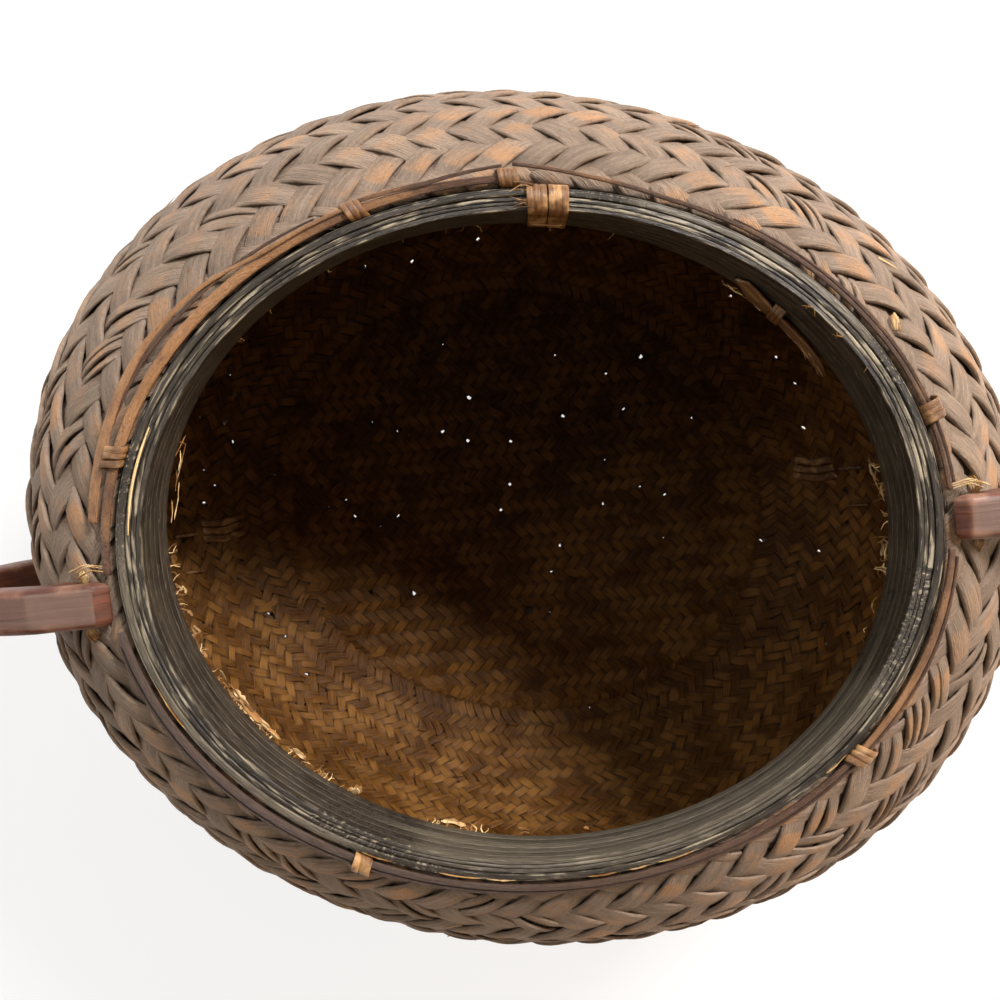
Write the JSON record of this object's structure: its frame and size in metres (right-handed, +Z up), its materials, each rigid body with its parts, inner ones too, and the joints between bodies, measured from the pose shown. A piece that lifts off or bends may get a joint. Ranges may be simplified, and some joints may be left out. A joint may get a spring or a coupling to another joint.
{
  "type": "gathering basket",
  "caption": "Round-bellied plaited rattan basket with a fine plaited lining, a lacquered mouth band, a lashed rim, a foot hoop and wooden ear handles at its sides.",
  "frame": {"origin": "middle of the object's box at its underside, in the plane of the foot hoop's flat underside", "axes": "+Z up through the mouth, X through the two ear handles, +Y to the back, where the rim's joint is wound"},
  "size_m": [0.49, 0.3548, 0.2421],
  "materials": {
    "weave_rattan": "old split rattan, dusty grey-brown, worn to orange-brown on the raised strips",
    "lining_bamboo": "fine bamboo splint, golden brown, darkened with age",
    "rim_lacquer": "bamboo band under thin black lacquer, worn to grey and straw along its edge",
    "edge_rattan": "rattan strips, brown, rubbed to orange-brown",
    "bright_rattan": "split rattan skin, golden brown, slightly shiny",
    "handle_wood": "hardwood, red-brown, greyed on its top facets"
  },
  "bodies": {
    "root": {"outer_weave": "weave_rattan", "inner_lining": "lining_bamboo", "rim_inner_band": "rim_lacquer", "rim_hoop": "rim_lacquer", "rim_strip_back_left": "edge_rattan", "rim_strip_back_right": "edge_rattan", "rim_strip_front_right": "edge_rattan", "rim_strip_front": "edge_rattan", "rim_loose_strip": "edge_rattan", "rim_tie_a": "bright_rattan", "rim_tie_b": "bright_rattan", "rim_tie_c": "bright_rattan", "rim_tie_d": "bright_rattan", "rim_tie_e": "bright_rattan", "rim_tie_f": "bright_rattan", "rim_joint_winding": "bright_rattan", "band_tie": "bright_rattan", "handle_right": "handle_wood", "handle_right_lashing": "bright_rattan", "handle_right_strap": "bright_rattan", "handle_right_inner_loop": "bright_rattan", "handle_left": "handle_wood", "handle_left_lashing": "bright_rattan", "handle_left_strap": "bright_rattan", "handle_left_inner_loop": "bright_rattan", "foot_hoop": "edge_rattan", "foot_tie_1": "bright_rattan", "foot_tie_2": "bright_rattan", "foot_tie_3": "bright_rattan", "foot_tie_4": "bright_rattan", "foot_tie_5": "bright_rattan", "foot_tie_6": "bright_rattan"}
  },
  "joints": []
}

▬▬▬

● **TASK REQUIREMENTS**
Your task is to output all of the data above word for word.

● **FINISHED ANSWER**
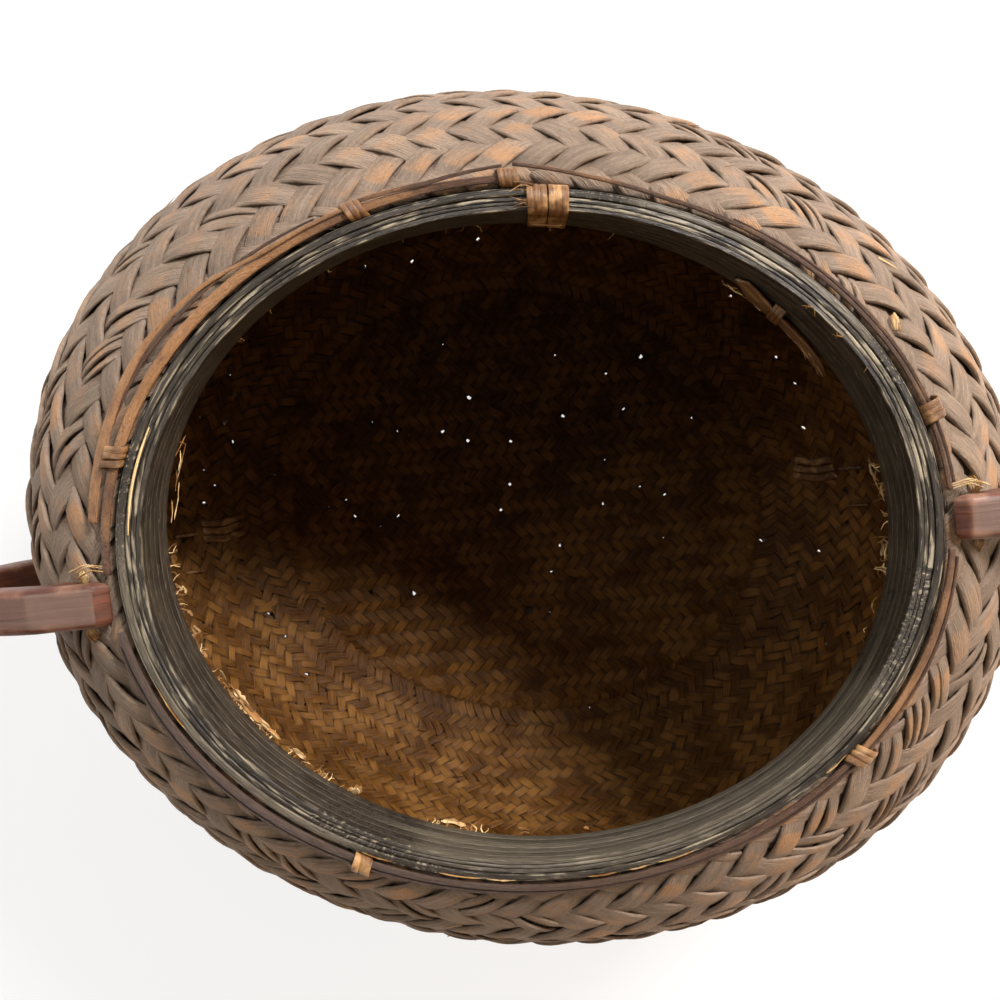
Write the JSON record of this object's structure: its frame and size in metres (right-handed, +Z up), its materials, each rigid body with its parts, inner ones too, and the joints between bodies, measured from the pose shown. A piece that lifts off or bends may get a joint. Ranges may be simplified, and some joints may be left out. A joint may get a spring or a coupling to another joint.
{
  "type": "gathering basket",
  "caption": "Round-bellied plaited rattan basket with a fine plaited lining, a lacquered mouth band, a lashed rim, a foot hoop and wooden ear handles at its sides.",
  "frame": {"origin": "middle of the object's box at its underside, in the plane of the foot hoop's flat underside", "axes": "+Z up through the mouth, X through the two ear handles, +Y to the back, where the rim's joint is wound"},
  "size_m": [0.49, 0.3548, 0.2421],
  "materials": {
    "weave_rattan": "old split rattan, dusty grey-brown, worn to orange-brown on the raised strips",
    "lining_bamboo": "fine bamboo splint, golden brown, darkened with age",
    "rim_lacquer": "bamboo band under thin black lacquer, worn to grey and straw along its edge",
    "edge_rattan": "rattan strips, brown, rubbed to orange-brown",
    "bright_rattan": "split rattan skin, golden brown, slightly shiny",
    "handle_wood": "hardwood, red-brown, greyed on its top facets"
  },
  "bodies": {
    "root": {"outer_weave": "weave_rattan", "inner_lining": "lining_bamboo", "rim_inner_band": "rim_lacquer", "rim_hoop": "rim_lacquer", "rim_strip_back_left": "edge_rattan", "rim_strip_back_right": "edge_rattan", "rim_strip_front_right": "edge_rattan", "rim_strip_front": "edge_rattan", "rim_loose_strip": "edge_rattan", "rim_tie_a": "bright_rattan", "rim_tie_b": "bright_rattan", "rim_tie_c": "bright_rattan", "rim_tie_d": "bright_rattan", "rim_tie_e": "bright_rattan", "rim_tie_f": "bright_rattan", "rim_joint_winding": "bright_rattan", "band_tie": "bright_rattan", "handle_right": "handle_wood", "handle_right_lashing": "bright_rattan", "handle_right_strap": "bright_rattan", "handle_right_inner_loop": "bright_rattan", "handle_left": "handle_wood", "handle_left_lashing": "bright_rattan", "handle_left_strap": "bright_rattan", "handle_left_inner_loop": "bright_rattan", "foot_hoop": "edge_rattan", "foot_tie_1": "bright_rattan", "foot_tie_2": "bright_rattan", "foot_tie_3": "bright_rattan", "foot_tie_4": "bright_rattan", "foot_tie_5": "bright_rattan", "foot_tie_6": "bright_rattan"}
  },
  "joints": []
}